Study of Tropical Cyclone with Method of Field Observations and Laboratory Simulation

摘要

The eye of a topical cyclone (TC) is investigated. The eye size, according to observational data, can change severalfold while the pressure in the TC center remains unchanged; on average, the eye size changes more slowly during TC development than during its attenuation. On the basis of the results obtained with a laboratory simulation of an intensive convective vortex (ICV) of a moist type, it is proposed, as a version, to explain the cause of the change in TC eye diameter. Conditions required for the concentrated vortex are provided by an experimental unit representing a modified Fitzgerald camera. The model vortex structure is studied from basic similarity criteria. It corresponds to the central part of a developed tropical cyclone in the lower troposphere. The thermal Froud number is a governing criterion of similarity for vortices of such a class.
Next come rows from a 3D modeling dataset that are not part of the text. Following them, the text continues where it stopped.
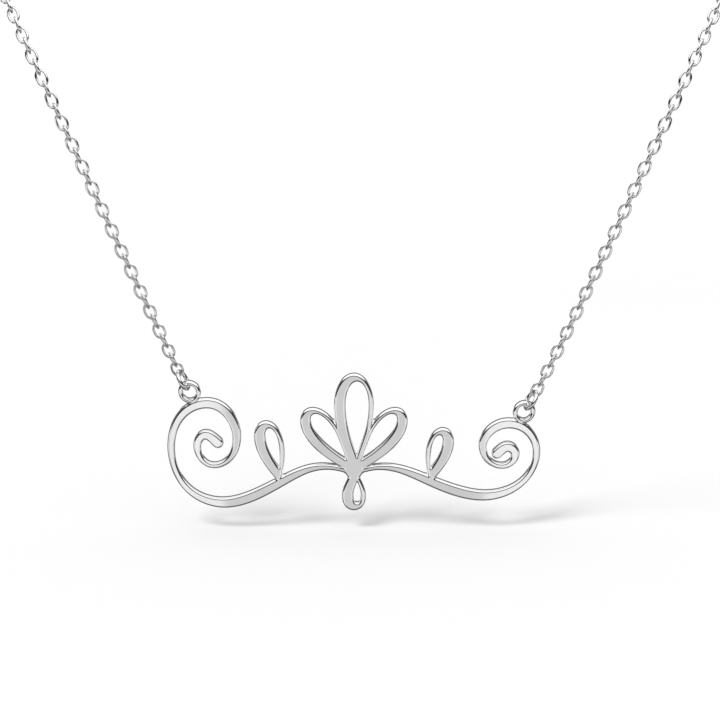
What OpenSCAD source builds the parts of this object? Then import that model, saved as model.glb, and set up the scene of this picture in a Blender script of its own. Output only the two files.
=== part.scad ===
// Plate necklace: a pierced flourish plate hung between two lengths of fine cable chain,
// joined at the nape by a spring ring. Millimetres, +Z up, the front faces -Y.
// The origin is the middle of the spring ring, where the loop sits on the back of the neck.

/* [Plate] */
// Width of the flourish, between the middle lines of its two scrolls
plate_w = 46.4; // [44:0.2:50]
// Height of the flourish, from the drop's foot to the top of the tall leaf
plate_h = 17.8; // [16:0.2:20]
// Thickness of the plate
plate_t = 1.1; // [0.8:0.1:1.6]
// Width of the broad strokes
broad_w = 1.45; // [1.2:0.05:1.6]
// Width of the hairline strokes
hair_w = 0.65; // [0.5:0.05:0.8]
// Diameter of the knot that joins the fan, the drop and the stem
knot_d = 2.2; // [2:0.1:2.6]
// Half width of the flat middle of the plate
flat_half = 15; // [12:0.5:18]
// Radius to which the two ends bend back
end_bend_r = 28; // [24:1:60]
// Height of the eyelets' mean level as a share of the plate's height
eye_level = 0.785; // [0.76:0.005:0.81]

/* [Eyelets and jump rings] */
// Diameter of the hole in each soldered eyelet
eyelet_hole_d = 1.64; // [1.5:0.02:1.8]
// Width of the eyelet's rim
eyelet_rim = 0.62; // [0.5:0.02:0.7]
// Depth of the eyelet's rim, front to back
eyelet_depth = 0.94; // [0.8:0.02:1]
// Outer diameter of the jump rings
jump_ring_d = 2.9; // [2.8:0.05:3.2]
// Wire diameter of the jump rings
jump_ring_wire = 0.5; // [0.4:0.02:0.56]

/* [Chain] */
// Length of a link
link_l = 2.18; // [2.16:0.02:2.4]
// Width of a link
link_w = 1.58; // [1.5:0.02:1.8]
// Wire diameter of a link
link_wire = 0.3; // [0.26:0.01:0.32]
// Roll of every second link away from square to its neighbours, degrees
link_roll = 28; // [0:1:30]

/* [Clasp] */
// Outer diameter of the spring ring
spring_ring_d = 5.5; // [5:0.1:7]
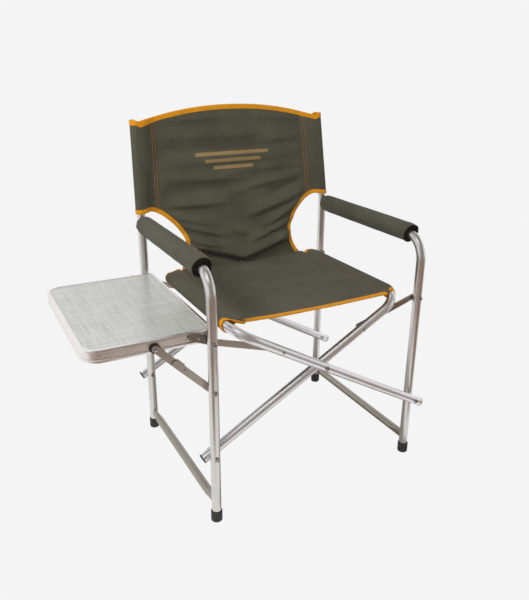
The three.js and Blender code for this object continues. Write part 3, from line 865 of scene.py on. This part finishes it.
def binding(name, place, count, across, follow, width=12, thick=2.8):
    """Tape folded over an edge. place(t) runs along the edge and across(t) points into the cloth."""
    points = [place(i / count) for i in range(count + 1)]
    inward = [across(i / count) for i in range(count + 1)]
    normals = []
    for i, into in enumerate(inward):
        tangent = (points[min(i + 1, count)] - points[max(i - 1, 0)]).normalized()
        normals.append(tangent.cross(into).normalized())
    half = thick / 2000
    deep = width / 1000
    section = [(-0.0006, 0), (0.0002, half * 0.8), (deep * 0.3, half), (deep, half * 0.75)]
    section += [(deep, -half * 0.75), (deep * 0.3, -half), (0.0002, -half * 0.8)]
    rings = []
    for point, into, normal in zip(points, inward, normals):
        rings += [point + into * a + normal * b for a, b in section]
    uvs = [(0.003 * j, along) for along in lengths_along(points) for j in range(len(section))]
    faces = ring_faces(count + 1, len(section)) + end_caps(count + 1, len(section))
    piece = outward(make(name, rings, faces, BINDING, uvs))
    follow(piece)


def between(edge, inside):
    """The direction from an edge to a point further in on the same cloth."""
    return lambda t: (inside(t) - edge(t)).normalized()


def stitches(name, place, length, follow, out=lambda t: Vector((0, -1, 0))):
    """A row of raised stitches along place(t), of a given length in metres. out(t) points off the cloth."""
    pitch, run, wide, lift = 0.0042, 0.0029, 0.00065, 0.0006
    count = int(length / pitch)
    points = []
    faces = []
    for i in range(count):
        a = place(i / count)
        b = place(min(1, (i + run / pitch) / count))
        along = (b - a).normalized()
        up = out(i / count).normalized()
        side = along.cross(up).normalized()
        start = len(points)
        for end, rise in ((a, 0.1), (a.lerp(b, 0.25), 1), (a.lerp(b, 0.75), 1), (b, 0.1)):
            for s, h in ((-1, 0), (-0.6, 1), (0.6, 1), (1, 0)):
                raised = up * (lift * (0.2 + 0.8 * h * rise))
                points.append(end + side * s * wide * (0.5 + 0.5 * rise) + raised)
        for k in range(3):
            for m in range(3):
                p = start + 4 * k + m
                faces.append((p, p + 1, p + 5, p + 4))
            p = start + 4 * k
            faces.append((p + 3, p, p + 4, p + 7))
        faces.append((start, start + 1, start + 2, start + 3))
        faces.append((start + 15, start + 14, start + 13, start + 12))
    piece = outward(make(name, points, faces, THREAD))
    follow(piece)


def ride_and_crumple(body):
    def follow(piece):
        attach(piece, body)
        crumple(piece)

    return follow


def rides(body):
    return lambda piece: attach(piece, body)


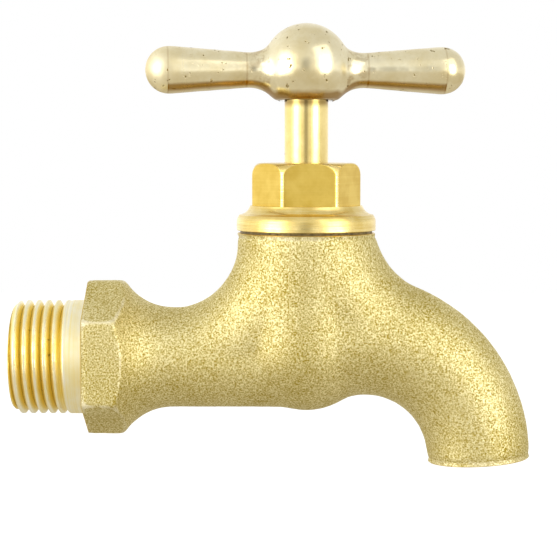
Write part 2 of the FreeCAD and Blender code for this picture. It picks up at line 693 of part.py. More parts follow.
def make_handle_screw():
    """Grub screw at the back of the hub, with a hexagon socket."""
    base = Vector(SPINDLE_X, SPINDLE_RADIUS + ASSEMBLY_GAP, ARM_AXIS_Z)
    shape = Part.makeCylinder(HANDLE_SCREW_RADIUS, HANDLE_SCREW_LENGTH, base, ALONG_Y)
    socket_base = base + ALONG_Y * (HANDLE_SCREW_LENGTH - HANDLE_SCREW_SOCKET_DEPTH)
    depth = HANDLE_SCREW_SOCKET_DEPTH + OVERSHOOT
    shape = shape.cut(hexagon(HANDLE_SCREW_SOCKET, depth, socket_base, ALONG_Y))
    shape.rotate(SPINDLE_AXIS, ALONG_Z, HANDLE_TURN)
    return shape


NODES = {
    "tap_body": make_body,
    "bonnet": make_bonnet,
    "bonnet_gasket": make_gasket,
    "stem_seal": make_stem_seal,
    "spindle": make_spindle,
    "spindle_ring": make_spindle_ring,
    "jumper": make_jumper,
    "seat_washer": make_seat_washer,
    "washer_nut": make_washer_nut,
    "handle": make_handle,
    "handle_screw": make_handle_screw,
}


def main():
    """Builds every node and writes one STEP file for each."""
    os.makedirs("parts", exist_ok=True)
    for name, make in NODES.items():
        shape = make()
        solids = shape.Solids
        if len(solids) != 1 or not shape.isValid():
            raise RuntimeError(f"{name}: {len(solids)} solids, valid {shape.isValid()}")
        solids[0].exportStep(f"parts/{name}.step")
        print(name, "volume", round(solids[0].Volume, 1))


main()
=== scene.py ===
"""Visible pieces of a brass bib tap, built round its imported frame.

Lengths in class fields and in the mesh code are millimetres. They become metres where a
finished mesh is handed over, because every object of the scene is in metres. The origin is
on the inlet axis in the wall-side face of the inlet hexagon, X runs towards the spout and
Z runs up along the spindle.
"""

import logging
import math
from dataclasses import dataclass
from enum import Enum
from functools import partial
from typing import Callable, Optional, Sequence, Union

import bmesh
import bpy
import numpy as np
from mathutils import Matrix, Vector

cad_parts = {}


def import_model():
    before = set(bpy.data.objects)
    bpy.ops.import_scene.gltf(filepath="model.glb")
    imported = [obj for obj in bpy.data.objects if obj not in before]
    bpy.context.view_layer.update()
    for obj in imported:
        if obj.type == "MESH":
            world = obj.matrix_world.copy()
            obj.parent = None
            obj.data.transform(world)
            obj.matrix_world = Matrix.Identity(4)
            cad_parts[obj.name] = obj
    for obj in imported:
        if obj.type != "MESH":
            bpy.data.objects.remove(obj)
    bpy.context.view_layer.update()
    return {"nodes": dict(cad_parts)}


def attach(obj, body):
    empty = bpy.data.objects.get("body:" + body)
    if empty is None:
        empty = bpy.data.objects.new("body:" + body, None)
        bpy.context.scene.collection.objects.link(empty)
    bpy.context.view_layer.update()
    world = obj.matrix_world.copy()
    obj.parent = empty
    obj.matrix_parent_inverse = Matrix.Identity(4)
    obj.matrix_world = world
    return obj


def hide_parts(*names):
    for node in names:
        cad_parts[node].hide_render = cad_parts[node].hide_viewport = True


LOG = logging.getLogger("tap")
FRAME_WIDTH = 557
MM = 0.001
FULL_TURN = 2 * math.pi
HALF = 0.5
SHARP_ANGLE = math.radians(38)
# Points closer than this become one, in a copy of a node and in a shell made of rings.
NODE_MERGE, SHELL_MERGE = 0.002, 0.0005
# The spindle's axis stands this far from the wall-side face of the hexagon.
SPINDLE_X = 40.1
EDGE_ATTRIBUTE = "standing_out"
WHITE = "#ffffff"
FULL_BYTE = 255
SRGB_KNEE, SRGB_SLOPE, SRGB_OFFSET, SRGB_POWER = 0.04045, 12.92, 0.055, 2.4
# Sockets of the mix node by number, because its socket names repeat for each type of data.
FACTOR, FLOAT_A, FLOAT_B, COLOUR_A, COLOUR_B = 0, 2, 3, 6, 7

Pair = tuple[float, float]
Edges = list[bmesh.types.BMEdge]
Rule = Callable[[Vector], Vector]
Feed = Union[bpy.types.Node, bpy.types.NodeSocket, float, Sequence[float]]
Adder = Callable[..., bpy.types.Node]


class Body(Enum):
    """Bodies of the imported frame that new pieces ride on."""

    CASING = "casing"
    TURNING = "turning_spindle"


class Slot(Enum):
    """Material slots of the record."""

    CAST = "cast_brass"
    TURNED = "turned_brass"
    POLISHED = "polished_brass"
    HANDLE = "handle_brass"


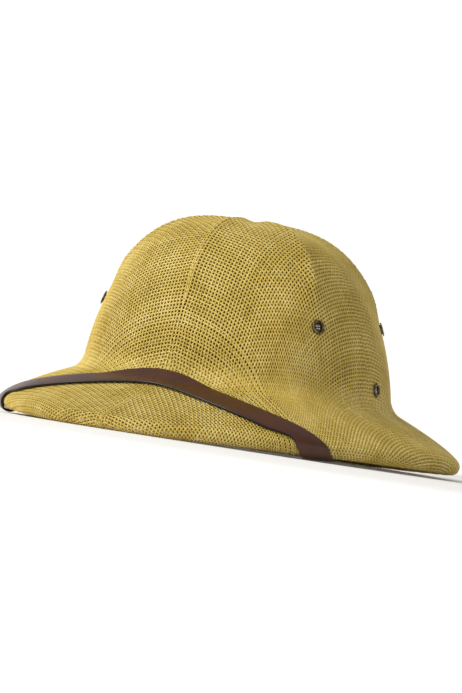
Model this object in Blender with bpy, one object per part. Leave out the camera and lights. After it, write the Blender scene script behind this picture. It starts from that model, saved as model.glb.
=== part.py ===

The results of investigation, derived with the physical ICV model under conditions of a distinct eye in the vortex center, are considered. Measurements of relative moisture in the vortex allow us to treat the condensation heat release at a water phase transition as a local heat source. The available heat core in the central vortex leads to an increased density instability in the region. When the density instability reaches some critical value, it is resolved in the form of a thermal breakdown of the boundary layer, which determines the explosive nature of the vertical heat and moisture transfer in moist ICVs. The process is repeated with some quasiperiodic frequency. It is noted that the density instability increases in the vortex center more slowly than its relaxation. It is shown that the vortex eye diameter is also subject to quasiperiodic variations. An explanation for the pulsation of the vortex eye diameter is suggested: the stage of decrease in the eye diameter corresponds to the accumulated density instability in the vortex core, while its decrease is a result of a warm air outbreak during an explosive mechanism of heat and moisture removal. It is presumed that variations in TC eye diameter are also connected with heat breakdowns.